**TASK DETAILS**
Print, exactly and completely, every entry in the data.

**DATA PROVIDED**
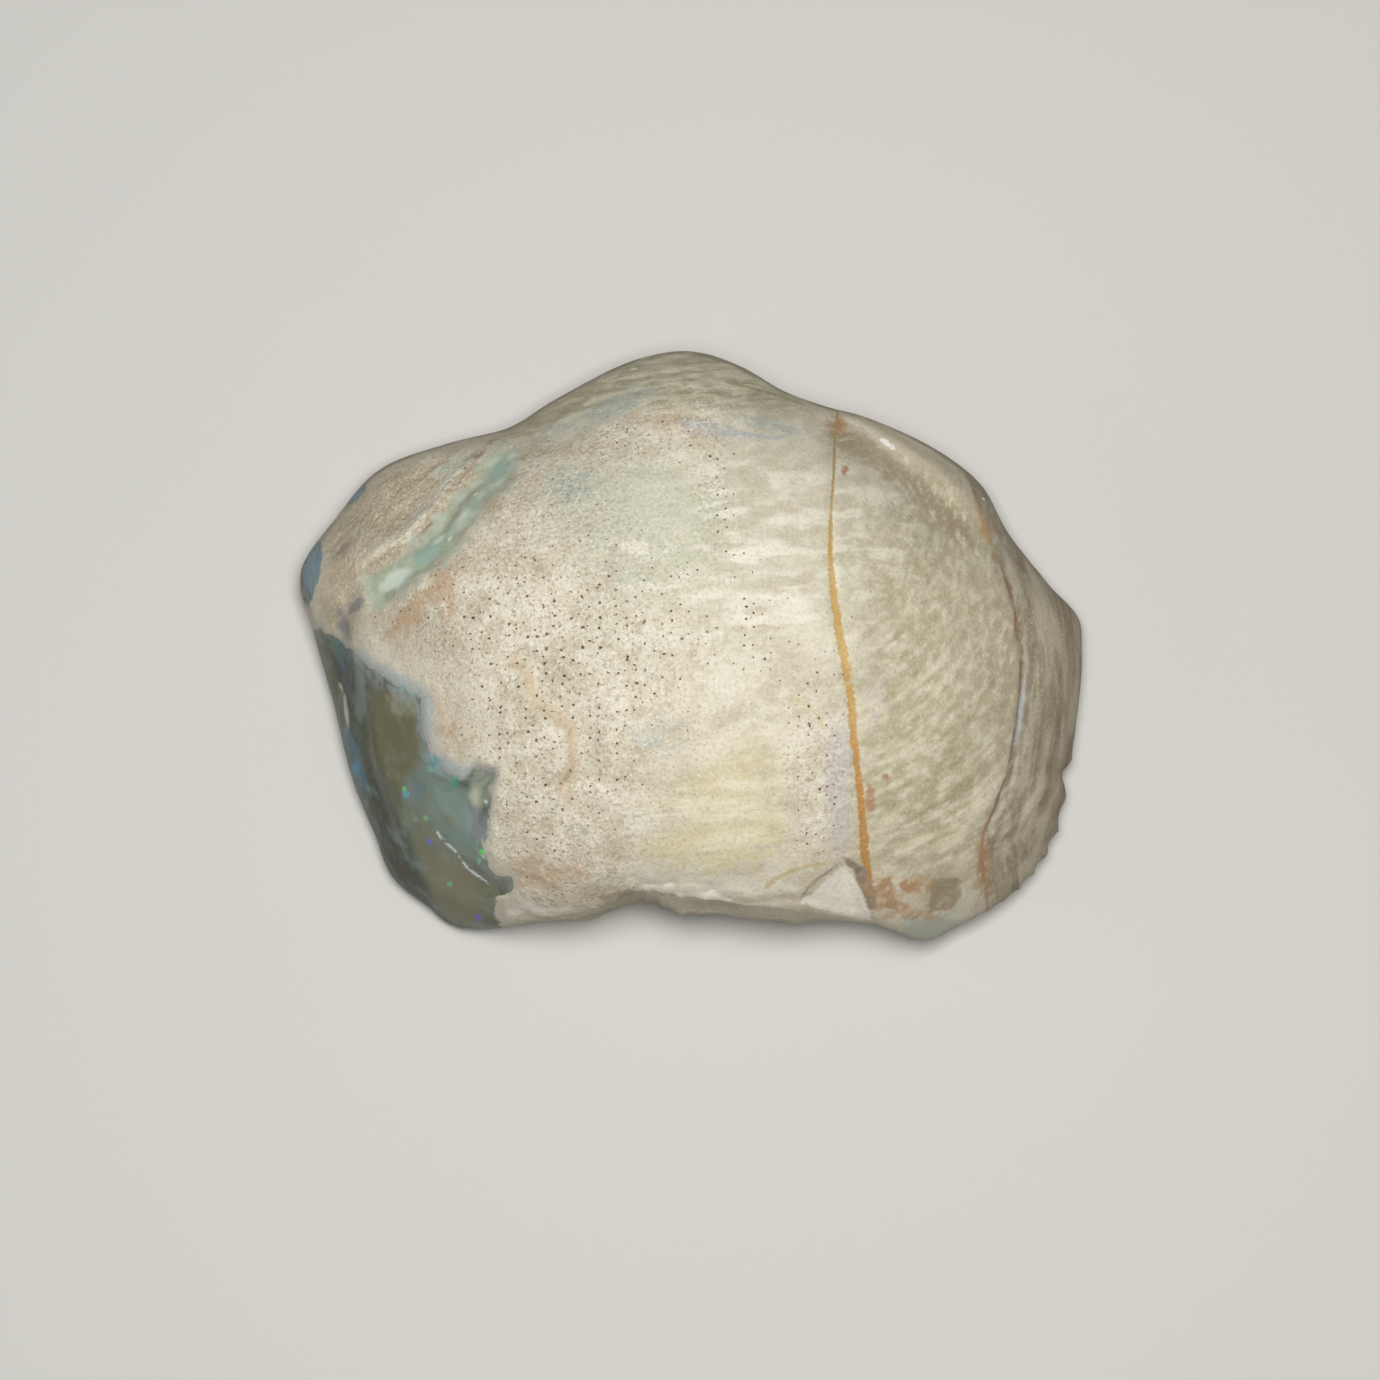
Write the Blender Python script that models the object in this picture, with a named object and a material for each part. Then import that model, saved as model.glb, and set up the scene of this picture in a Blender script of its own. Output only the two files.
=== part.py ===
"""Opalized bivalve shell: one loose, solid fossil that lies on its flat broken underside.

X runs along the shell, from the chipped opal end (-X) to the growth-lined flange (+X).
Y runs from the broken margin (-Y) to the beak (+Y). Z is up, and the table is at Z = 0.
All shape values below are millimetres; MM turns them into the scene's metres.
"""

import math

import bmesh
import bpy
import numpy as np

MM = 0.001

# Driving dimensions
SUMMIT = 19.5

# How finely the solid is faceted: steps round the shell, and rings from the summit to the middle of the base
SEGMENTS = 112
RINGS = 45
TOP_SHARE = 0.75  # share of the rings that lies on the upper face
SIDE_SHARE = 0.18  # share that lies on the side wall; the rest lies on the underside

# The margin seen from above, anticlockwise from +X: x, y, height of the edge above the table
MARGIN = (
    (22.6, 0.3, 3.4),
    (22.4, 1.9, 3.5),
    (20.7, 3.7, 4.1),
    (18.3, 6.6, 4.8),
    (16.7, 9.3, 5.4),
    (13.8, 11.4, 6.2),
    (10.8, 12.7, 6.8),
    (7.9, 13.5, 7.2),
    (5.3, 14.4, 7.6),
    (2.8, 15.8, 8.0),
    (0.0, 16.6, 8.2),
    (-3.0, 16.2, 7.8),
    (-5.7, 15.1, 7.0),
    (-8.1, 13.9, 6.2),
    (-10.6, 12.5, 5.4),
    (-14.1, 11.7, 4.6),
    (-18.0, 10.3, 4.0),
    (-20.5, 7.5, 3.6),
    (-22.3, 5.0, 3.4),
    (-22.5, 3.6, 3.2),
    (-21.8, 1.4, 2.8),
    (-20.6, -3.0, 2.2),
    (-19.3, -7.9, 2.0),
    (-18.2, -10.5, 2.0),
    (-17.2, -12.9, 2.2),
    (-15.2, -14.6, 2.6),
    (-13.2, -15.8, 3.4),
    (-10.8, -16.0, 5.4),
    (-8.2, -15.8, 8.8),
    (-5.7, -15.5, 11.2),
    (-3.0, -14.6, 12.2),
    (-1.0, -14.8, 12.6),
    (2.2, -15.2, 12.6),
    (6.4, -15.6, 11.4),
    (10.1, -15.9, 9.2),
    (13.3, -16.8, 6.0),
    (15.4, -15.9, 4.9),
    (18.9, -13.8, 3.8),
    (20.8, -11.4, 3.4),
    (21.7, -8.4, 3.3),
    (22.2, -4.6, 3.3),
)

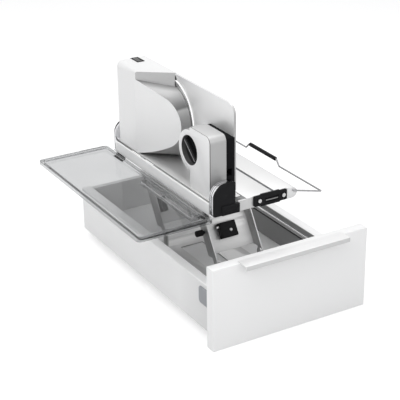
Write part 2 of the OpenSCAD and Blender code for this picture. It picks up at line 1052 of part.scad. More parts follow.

**OUTPUT OF THE TASK**
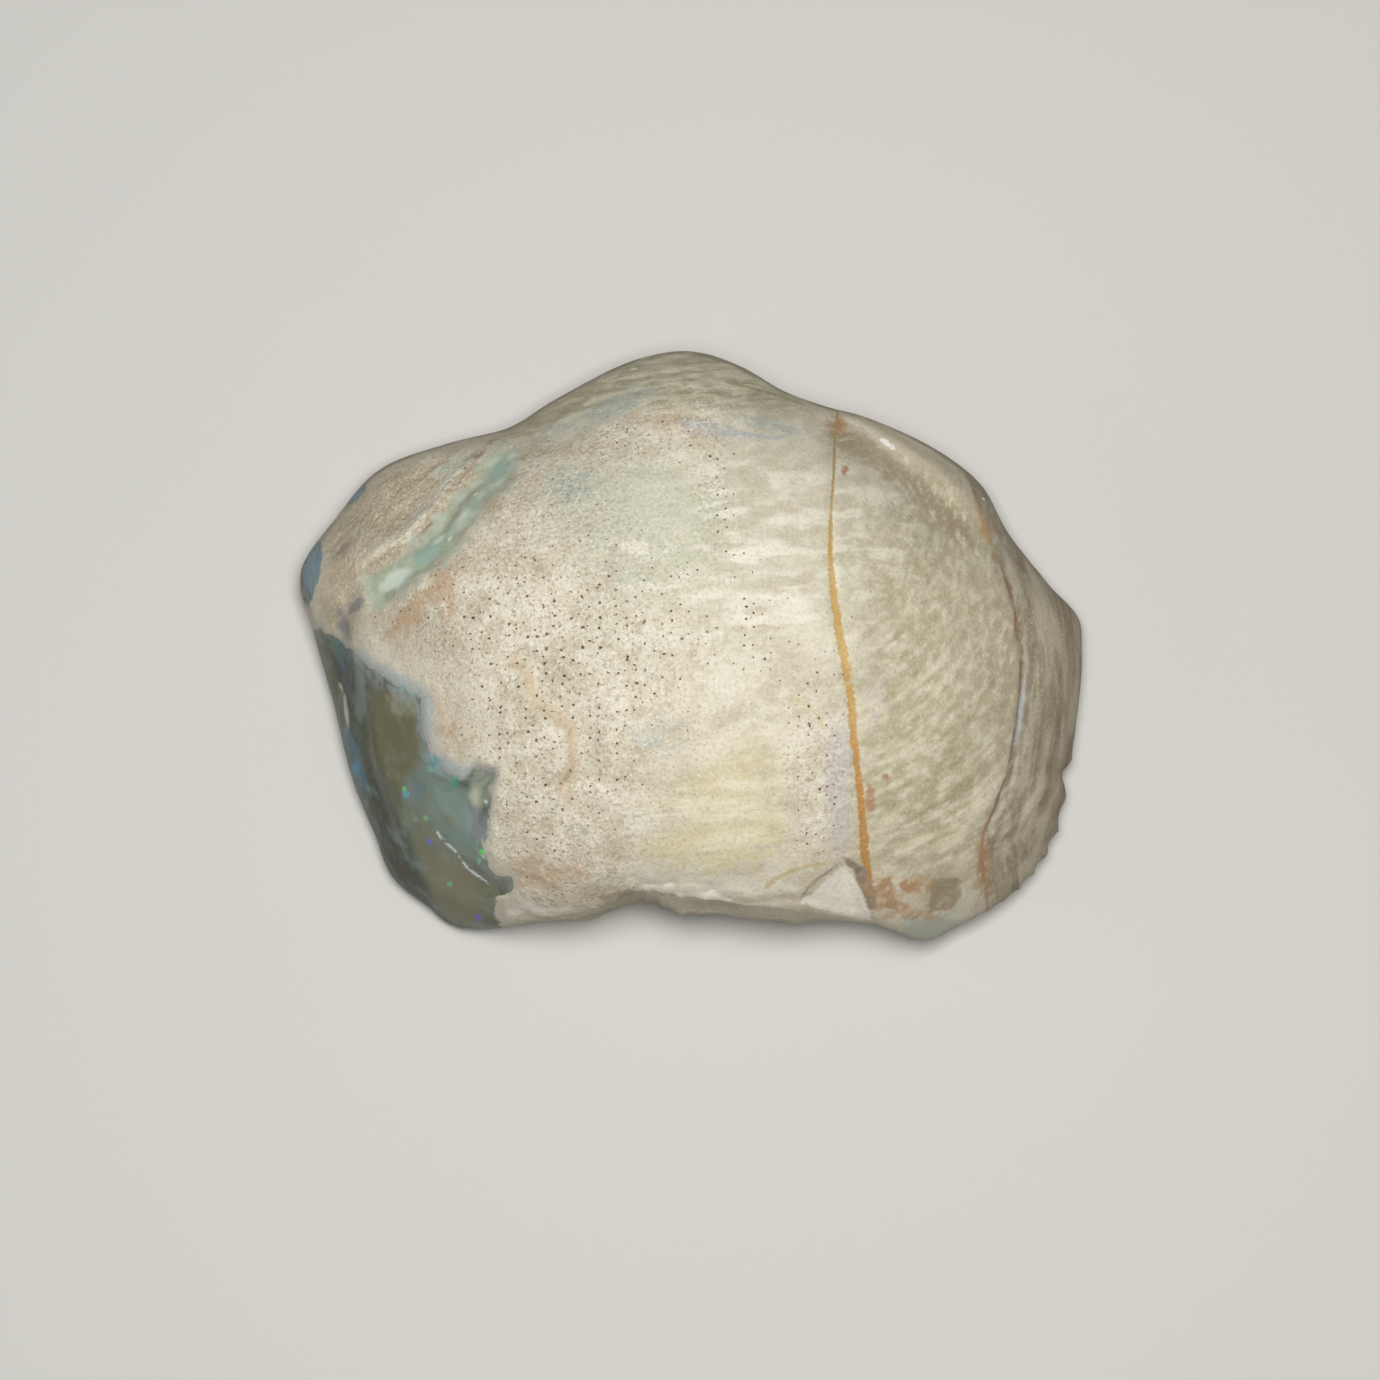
Write the Blender Python script that models the object in this picture, with a named object and a material for each part. Then import that model, saved as model.glb, and set up the scene of this picture in a Blender script of its own. Output only the two files.
=== part.py ===
"""Opalized bivalve shell: one loose, solid fossil that lies on its flat broken underside.

X runs along the shell, from the chipped opal end (-X) to the growth-lined flange (+X).
Y runs from the broken margin (-Y) to the beak (+Y). Z is up, and the table is at Z = 0.
All shape values below are millimetres; MM turns them into the scene's metres.
"""

import math

import bmesh
import bpy
import numpy as np

MM = 0.001

# Driving dimensions
SUMMIT = 19.5

# How finely the solid is faceted: steps round the shell, and rings from the summit to the middle of the base
SEGMENTS = 112
RINGS = 45
TOP_SHARE = 0.75  # share of the rings that lies on the upper face
SIDE_SHARE = 0.18  # share that lies on the side wall; the rest lies on the underside

# The margin seen from above, anticlockwise from +X: x, y, height of the edge above the table
MARGIN = (
    (22.6, 0.3, 3.4),
    (22.4, 1.9, 3.5),
    (20.7, 3.7, 4.1),
    (18.3, 6.6, 4.8),
    (16.7, 9.3, 5.4),
    (13.8, 11.4, 6.2),
    (10.8, 12.7, 6.8),
    (7.9, 13.5, 7.2),
    (5.3, 14.4, 7.6),
    (2.8, 15.8, 8.0),
    (0.0, 16.6, 8.2),
    (-3.0, 16.2, 7.8),
    (-5.7, 15.1, 7.0),
    (-8.1, 13.9, 6.2),
    (-10.6, 12.5, 5.4),
    (-14.1, 11.7, 4.6),
    (-18.0, 10.3, 4.0),
    (-20.5, 7.5, 3.6),
    (-22.3, 5.0, 3.4),
    (-22.5, 3.6, 3.2),
    (-21.8, 1.4, 2.8),
    (-20.6, -3.0, 2.2),
    (-19.3, -7.9, 2.0),
    (-18.2, -10.5, 2.0),
    (-17.2, -12.9, 2.2),
    (-15.2, -14.6, 2.6),
    (-13.2, -15.8, 3.4),
    (-10.8, -16.0, 5.4),
    (-8.2, -15.8, 8.8),
    (-5.7, -15.5, 11.2),
    (-3.0, -14.6, 12.2),
    (-1.0, -14.8, 12.6),
    (2.2, -15.2, 12.6),
    (6.4, -15.6, 11.4),
    (10.1, -15.9, 9.2),
    (13.3, -16.8, 6.0),
    (15.4, -15.9, 4.9),
    (18.9, -13.8, 3.8),
    (20.8, -11.4, 3.4),
    (21.7, -8.4, 3.3),
    (22.2, -4.6, 3.3),
)

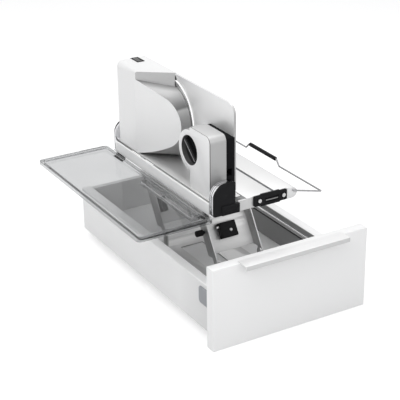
Write part 2 of the OpenSCAD and Blender code for this picture. It picks up at line 1052 of part.scad. More parts follow.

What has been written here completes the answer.